Une première enquête sur ce même dossier, lancée en juin 2017 après des révélations du Canard enchaîné, avait poussé l'éphémère ministre de la Cohésion des territoires à quitter le gouvernement un mois à peine après sa nomination. Devra-t-il également quitter ses fonctions de quatrième personnage de l'État ?

"Le président de l’Assemblée nationale est déterminé à poursuivre la mission que lui ont confiée ses pairs et ses électeurs", a aussitôt fait savoir son équipe par communiqué pour couper court à toute rumeur de démission. "Évidemment, il doit rester président de l'Assemblée nationale", soutient également Gilles Le Gendre, le président du groupe La République en marche à l'Assemblée, qui se dit "convaincu que l'examen des faits démontrera l'intégrité totale" de son collègue.
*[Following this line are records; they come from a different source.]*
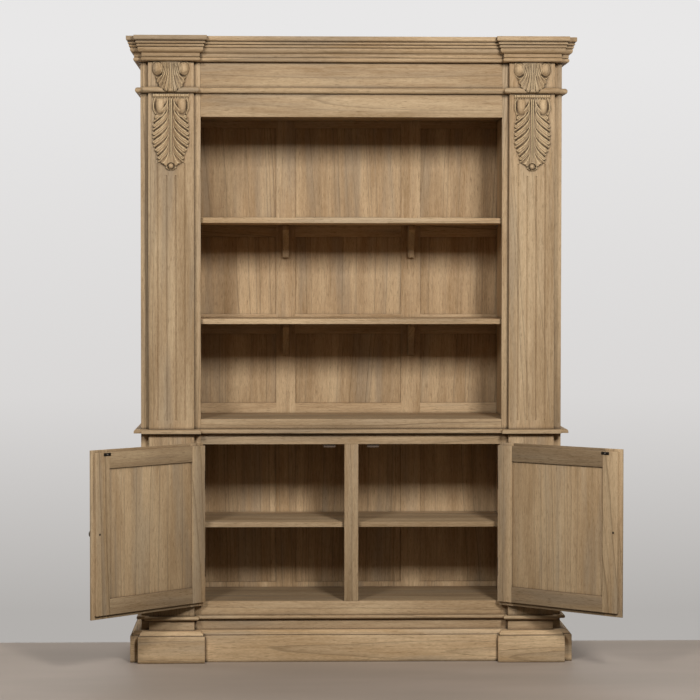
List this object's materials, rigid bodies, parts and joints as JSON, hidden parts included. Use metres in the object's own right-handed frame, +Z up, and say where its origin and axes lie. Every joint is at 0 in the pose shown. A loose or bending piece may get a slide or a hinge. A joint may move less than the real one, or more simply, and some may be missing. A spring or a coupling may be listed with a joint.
{
  "type": "breakfront bookcase cupboard",
  "caption": "Tall open bookcase with fluted pilasters and a moulded cornice on a two-door cupboard, in limed wood.",
  "frame": {"origin": "on the floor, at the middle of the carcass's width and depth, on the underside of the middle bearer", "axes": "+Z up, -Y out of the open front towards the user, +X to the right as seen from the front"},
  "size_m": [1.9861, 0.8686, 2.4],
  "materials": {
    "limed_wood": "limed, open grain, matt wax",
    "carved_wood": "limed carving with darker wax in the hollows",
    "dark_metal": "dark bronzed, satin",
    "steel": "plain, satin",
    "catch_plastic": "moulded, brown"
  },
  "bodies": {
    "cabinet": {"base_bearers": "limed_wood", "base_board": "limed_wood", "base_boards": "limed_wood", "bookcase_back_frame": "limed_wood", "bookcase_back_panels": "limed_wood", "bookcase_floor": "limed_wood", "bookcase_linings": "limed_wood", "bookcase_outer_sides": "limed_wood", "bookcase_shelves": "limed_wood", "bookcase_sill_rail": "limed_wood", "bookcase_stiles": "limed_wood", "bookcase_top_boards": "limed_wood", "bookcase_top_rail": "limed_wood", "cornice_blocks": "limed_wood", "cornice_front": "limed_wood", "cornice_sides": "limed_wood", "cupboard_back_frame": "limed_wood", "cupboard_back_panels": "limed_wood", "cupboard_bottom_rail": "limed_wood", "cupboard_divider": "limed_wood", "cupboard_floor": "limed_wood", "cupboard_linings": "limed_wood", "cupboard_middle_stile": "limed_wood", "cupboard_outer_sides": "limed_wood", "cupboard_pilasters": "limed_wood", "cupboard_shelves": "limed_wood", "cupboard_stiles": "limed_wood", "cupboard_top_rail": "limed_wood", "frame_hinge_leaves": "dark_metal", "frieze_bead": "limed_wood", "frieze_board": "limed_wood", "hinge_pins": "steel", "large_carvings": "carved_wood", "magnetic_catches": "catch_plastic", "pilasters": "limed_wood", "plinth_blocks": "limed_wood", "plinth_front": "limed_wood", "plinth_sides": "limed_wood", "shelf_brackets": "limed_wood", "shelf_pins": "steel", "small_carvings": "carved_wood", "waist_board": "limed_wood"},
    "left_door": {"left_door_bead": "limed_wood", "left_door_bottom_rail": "limed_wood", "left_door_free_stile": "limed_wood", "left_door_hinge_leaves": "dark_metal", "left_door_hinge_stile": "limed_wood", "left_door_knob": "dark_metal", "left_door_panel": "limed_wood", "left_door_strike": "steel", "left_door_top_rail": "limed_wood"},
    "right_door": {"right_door_bead": "limed_wood", "right_door_bottom_rail": "limed_wood", "right_door_free_stile": "limed_wood", "right_door_hinge_leaves": "dark_metal", "right_door_hinge_stile": "limed_wood", "right_door_knob": "dark_metal", "right_door_panel": "limed_wood", "right_door_strike": "steel", "right_door_top_rail": "limed_wood"}
  },
  "joints": [
    {"name": "left_door_hinge", "type": "hinge", "parent": "cabinet", "child": "left_door", "pos_m": [-0.579, -0.237, 0.5335], "axis": [0, 0, -1], "range_deg": [-135, 6.5]},
    {"name": "right_door_hinge", "type": "hinge", "parent": "cabinet", "child": "right_door", "pos_m": [0.579, -0.237, 0.5335], "axis": [0, 0, 1], "range_deg": [-138.5, 3]}
  ]
}
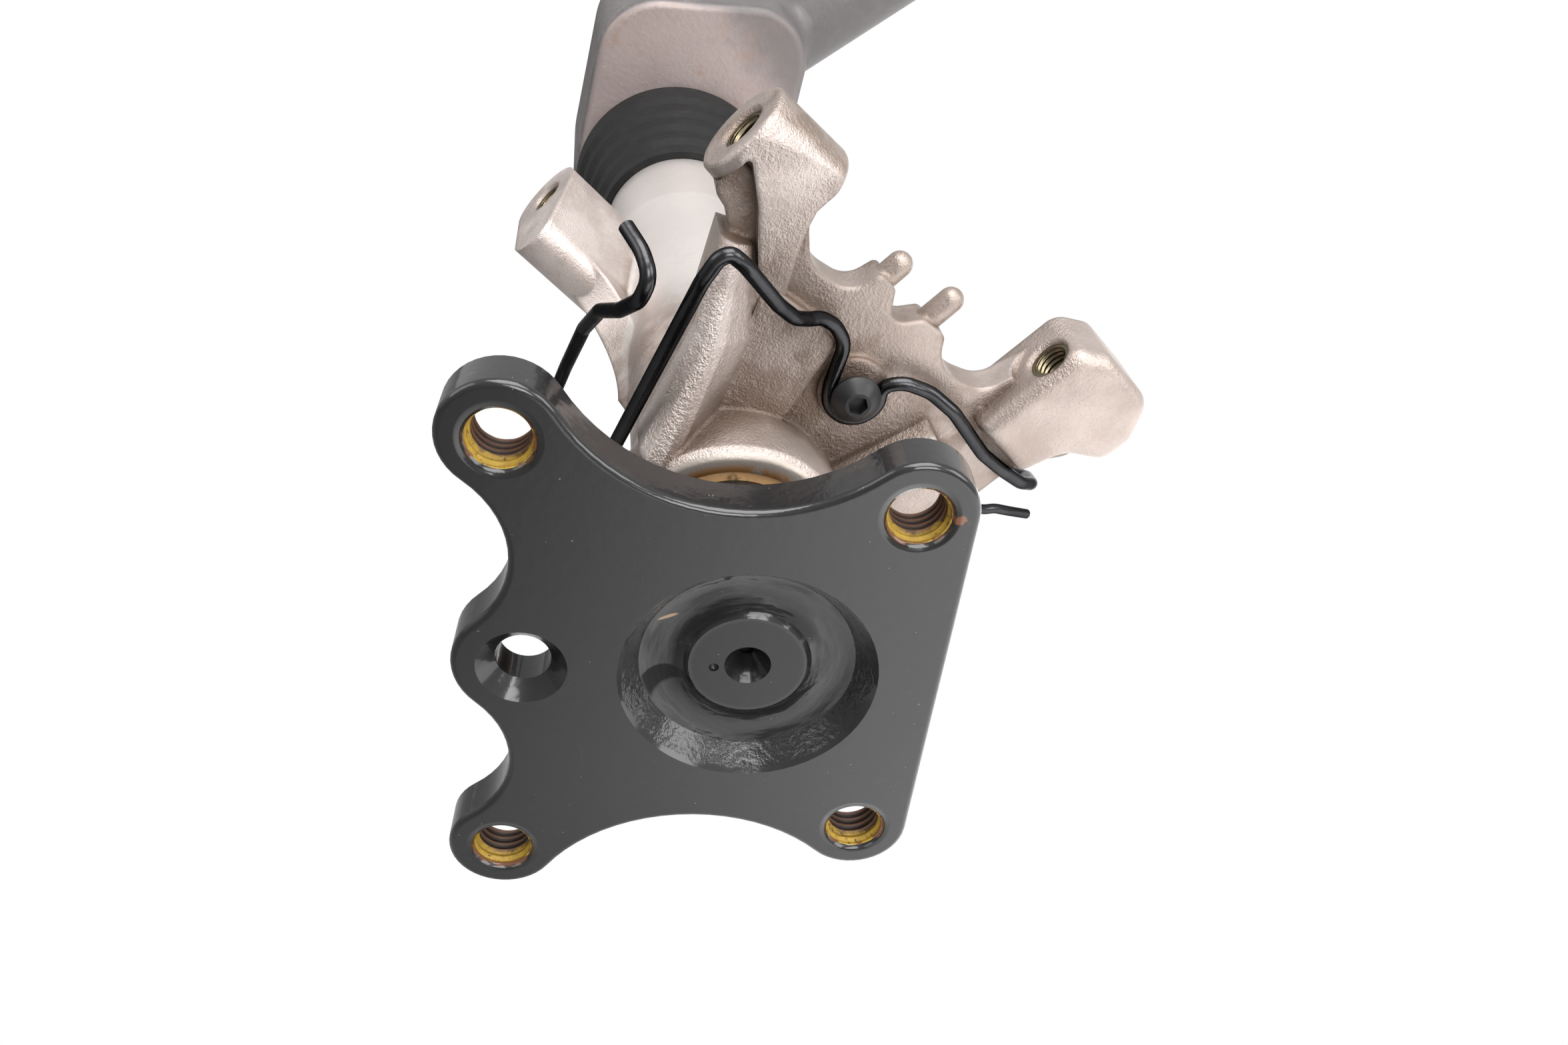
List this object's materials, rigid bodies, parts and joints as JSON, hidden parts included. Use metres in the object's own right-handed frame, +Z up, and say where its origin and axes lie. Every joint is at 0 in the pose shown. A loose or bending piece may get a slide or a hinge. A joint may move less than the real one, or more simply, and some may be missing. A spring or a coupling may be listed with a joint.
{
  "type": "steering stem",
  "caption": "Steering stem with a drilled handlebar plate, turning on ball bearings in a cast holder with bosses, a bent wire guide, a rubber boot and a lower steering arm.",
  "frame": {"origin": "on the stem's axis, where it meets the front face of the handlebar plate", "axes": "+Y along the stem from the handlebar plate to the lower arm, +Z up along the plate's taller sides, +X across the plate from the wide row of screw holes to the narrow row"},
  "size_m": [0.1887, 0.3484, 0.1815],
  "materials": {
    "black_steel": "gloss black paint on forged steel, with scuffs and a little rust",
    "cast_aluminium": "sand-cast aluminium, dull, with brown dirt in the corners",
    "bright_steel": "plated steel, lightly worn",
    "bearing_steel": "ground bearing steel under old grease",
    "rubber": "black rubber, dusty",
    "arm_steel": "worn black paint on a steel forging, brown on the hub",
    "black_wire": "gloss black coated wire",
    "black_screw": "black oxide"
  },
  "bodies": {
    "holder": {"bearing_holder": "cast_aluminium", "thread_inserts": "bright_steel", "upper_outer_race": "bearing_steel", "lower_outer_race": "bearing_steel", "upper_dust_seal": "rubber", "lower_dust_seal": "rubber", "wire_guide": "black_wire", "guide_screw": "black_screw"},
    "stem": {"stem_shaft": "black_steel", "upper_inner_race": "bearing_steel", "lower_inner_race": "bearing_steel", "race_spacer": "bright_steel", "hub_sleeve": "bright_steel", "dust_boot": "rubber", "lower_arm": "arm_steel", "castle_nut": "bright_steel", "nut_washer": "bright_steel", "split_pin": "bright_steel"},
    "upper_ball_set": {"upper_balls": "bearing_steel", "upper_cage": "bright_steel"},
    "lower_ball_set": {"lower_balls": "bearing_steel", "lower_cage": "bright_steel"}
  },
  "joints": [
    {"name": "steer", "type": "hinge", "parent": "holder", "child": "stem", "pos_m": [0, 0.14, 0], "axis": [0, 1, 0], "range_deg": [-45, 45]},
    {"name": "upper_balls_roll", "type": "hinge", "parent": "holder", "child": "upper_ball_set", "pos_m": [0, 0.0495, 0], "axis": [0, 1, 0], "range_deg": [-21, 21]},
    {"name": "lower_balls_roll", "type": "hinge", "parent": "holder", "child": "lower_ball_set", "pos_m": [0, 0.2225, 0], "axis": [0, 1, 0], "range_deg": [-21, 21]}
  ],
  "couplings": [
    {"joint": "upper_balls_roll", "follows": "steer", "ratio": 0.4474},
    {"joint": "lower_balls_roll", "follows": "steer", "ratio": 0.4474}
  ]
}
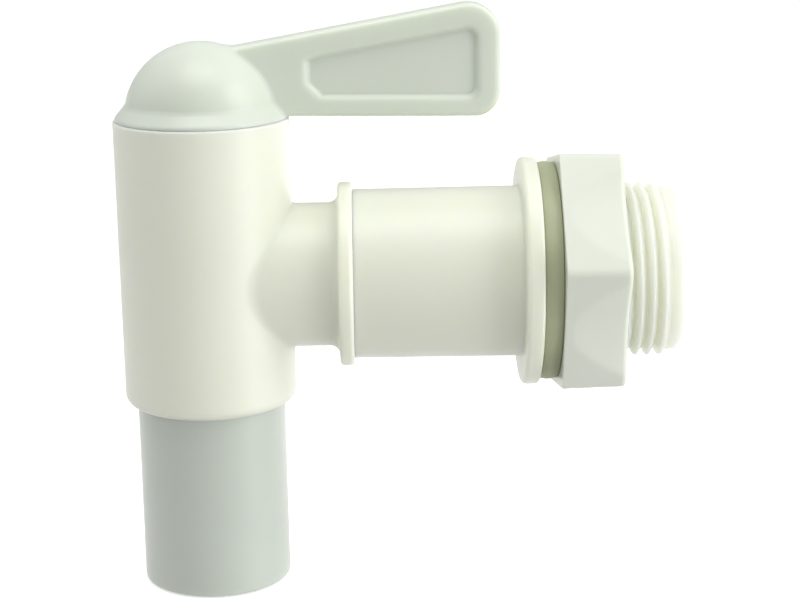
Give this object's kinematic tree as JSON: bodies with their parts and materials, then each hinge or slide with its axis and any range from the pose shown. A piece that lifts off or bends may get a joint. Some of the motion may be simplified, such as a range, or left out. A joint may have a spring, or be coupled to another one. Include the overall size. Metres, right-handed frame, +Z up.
{
  "type": "lever tank tap",
  "caption": "Plastic lever tap for a tank or drum: upright barrel with a hollow turning plug and spout, and a threaded shank with gasket and hex back nut.",
  "frame": {"origin": "centre of the flange's sealing face, on the axis of the threaded shank", "axes": "+X along the shank into the tank; +Z up, along the barrel towards the lever; the barrel's axis is at x = -0.0499"},
  "size_m": [0.0846, 0.039, 0.0884],
  "materials": {
    "natural_polyethylene": "unpigmented moulded polyethylene, cloudy and slightly see-through, satin",
    "white_polypropylene": "white moulded polypropylene, soft gloss",
    "nut_polypropylene": "bright white moulded polypropylene, soft gloss",
    "olive_rubber": "soft moulded rubber or flexible vinyl, olive grey, matt",
    "pale_silicone": "pale silicone rubber, matt"
  },
  "bodies": {
    "body": {"tap_body": "natural_polyethylene", "threaded_tail": "natural_polyethylene", "inlet_seal": "pale_silicone"},
    "lever": {"lever_plug": "white_polypropylene", "upper_plug_ring": "pale_silicone", "lower_plug_ring": "pale_silicone"},
    "gasket": {"flange_gasket": "olive_rubber"},
    "nut": {"back_nut": "nut_polypropylene"}
  },
  "joints": [
    {"name": "lever_turn", "type": "hinge", "parent": "body", "child": "lever", "pos_m": [-0.0499, 0, 0], "axis": [0, 0, 1], "range_deg": [0, 90]},
    {"name": "nut_travel", "type": "slide", "parent": "body", "child": "gasket", "axis": [1, 0, 0], "range_m": [0, 0.0182]},
    {"name": "nut_turn", "type": "hinge", "parent": "gasket", "child": "nut", "pos_m": [0, 0, 0], "axis": [1, 0, 0], "range_deg": [0, 3600]}
  ],
  "couplings": [
    {"joint": "nut_travel", "follows": "nut_turn", "m_per_rad": 0.00028875}
  ]
}
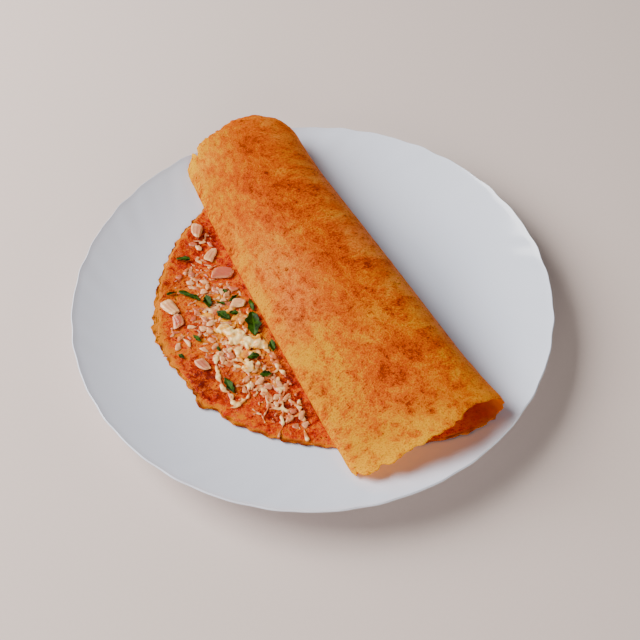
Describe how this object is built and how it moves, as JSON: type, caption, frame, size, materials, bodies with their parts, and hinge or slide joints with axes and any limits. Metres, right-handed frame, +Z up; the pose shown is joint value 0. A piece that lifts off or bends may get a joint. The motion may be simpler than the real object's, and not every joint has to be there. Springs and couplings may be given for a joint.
{
  "type": "ghee karam dosa on plate",
  "caption": "Crisp golden dosa rolled along one side on a round white plate with a scalloped edge, its red spiced open side topped with onion, melted cheese and coriander.",
  "frame": {"origin": "under the middle of the plate, in the plane of its foot ring", "axes": "+Z up, +Y along the roll from its near mouth to its far mouth, +X from the open side of the dosa towards the roll's fold"},
  "size_m": [0.2702, 0.2702, 0.0437],
  "materials": {
    "plate_glaze": "glossy white glaze",
    "dosa_crust": "crisp golden crust with a thin coat of ghee",
    "onion": "moist chopped onion",
    "cheese": "melted grated cheese",
    "coriander": "fresh chopped leaf"
  },
  "bodies": {
    "root": {"plate": "plate_glaze", "dosa": "dosa_crust", "onion_piece_1": "onion", "onion_piece_2": "onion", "onion_piece_3": "onion", "onion_piece_4": "onion", "onion_piece_5": "onion", "onion_piece_6": "onion", "onion_piece_7": "onion", "cheese_lump": "cheese", "cheese_crumb": "cheese", "coriander_leaf_1": "coriander", "coriander_leaf_2": "coriander", "coriander_leaf_3": "coriander", "coriander_leaf_4": "coriander", "coriander_leaf_5": "coriander", "coriander_leaf_6": "coriander", "coriander_leaf_7": "coriander"}
  },
  "joints": []
}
Du côté de l'exécutif, Sibeth Ndiaye estime qu'"il n'y a pas de logique politique" à ce qu'il démissionne, car "un membre du gouvernement est nommé, un parlementaire est élu ; quand on est président de l'Assemblée nationale, on est élu deux fois". La majorité réfute donc toute équivalence, même de principe, entre un ministre et un parlementaire mis en cause dans une affaire judiciaire. Sur Europe 1, la porte-parole du gouvernement a précisé qu'Emmanuel Macron conservait "toute sa confiance" en Richard Ferrand.

Appels à la démission

Mais certains membres de l'opposition ne l'entendent pas de cette oreille, à commencer par le vice-président de la commission des lois Philippe Gosselin :

Politiquement, je constate que c'est la panique à bord ! Tout le monde a bien senti que c'est catastrophique pour la majorité.Philippe Gosselin, le 12 septembre 2019

Le député LR s'interroge ouvertement sur le maintien de Richard Ferrand en poste : "Comment présider, représenter l’institution, diriger des débats dans ces conditions ?"

Plus direct, Nicolas Dupont-Aignan demande sa démission. Le président de Debout la France estime désormais que "macronisme rime avec affairisme", rappelant plusieurs affaires qui touchent les responsables de la majorité, comme le dossier sur les soupçons d'emplois fictifs au Modem :

Dans un autre registre, Olivier Faure (PS) demande lui aussi le retrait de Richard Ferrand de ses fonctions : "La mise en examen ne signe pas la culpabilité mais la sérénité du débat public suppose que ceux qui exercent des fonctions institutionnelles nationales démissionnent en attendant la décision de justice", appelle le premier secrétaire du PS et ex-camarade de banc avec Richard Ferrand sous la précédente législature.

La majorité gênée en off

Malgré le soutien du chef de l'Etat au président de l'Assemblée, qui fait partie de son premier cercle, des députés de La République en marche commencent à grincer des dents. "Après François de Rugy, ça va faire beaucoup pour les Français... Cela risque d'alimenter le discours du 'tous pourris'", reconnaît un parlementaire de la majorité. "C’est clair que ça va alimenter la défiance", souffle un autre loin des micros.

"Ce qui peut lui sauver la mise, c'est que beaucoup d'autres responsables d'opposition font l'objet de poursuites judiciaires", tente de se consoler un troisième élu LaREM. Avant de souligner aussitôt, très pragmatique : "Et on a personne en interne pour le remplacer..."

Face à cette situation, le juge de paix viendra peut-être de l'opinion elle-même. Comme le résume dans un tweet François Cornut-Gentille (LR), "la question n'est pas de savoir si le président de l'Assemblée a la confiance du président de la République, mais si la Représentation nationale peut conserver dans ces conditions la confiance de ceux qu'elle représente".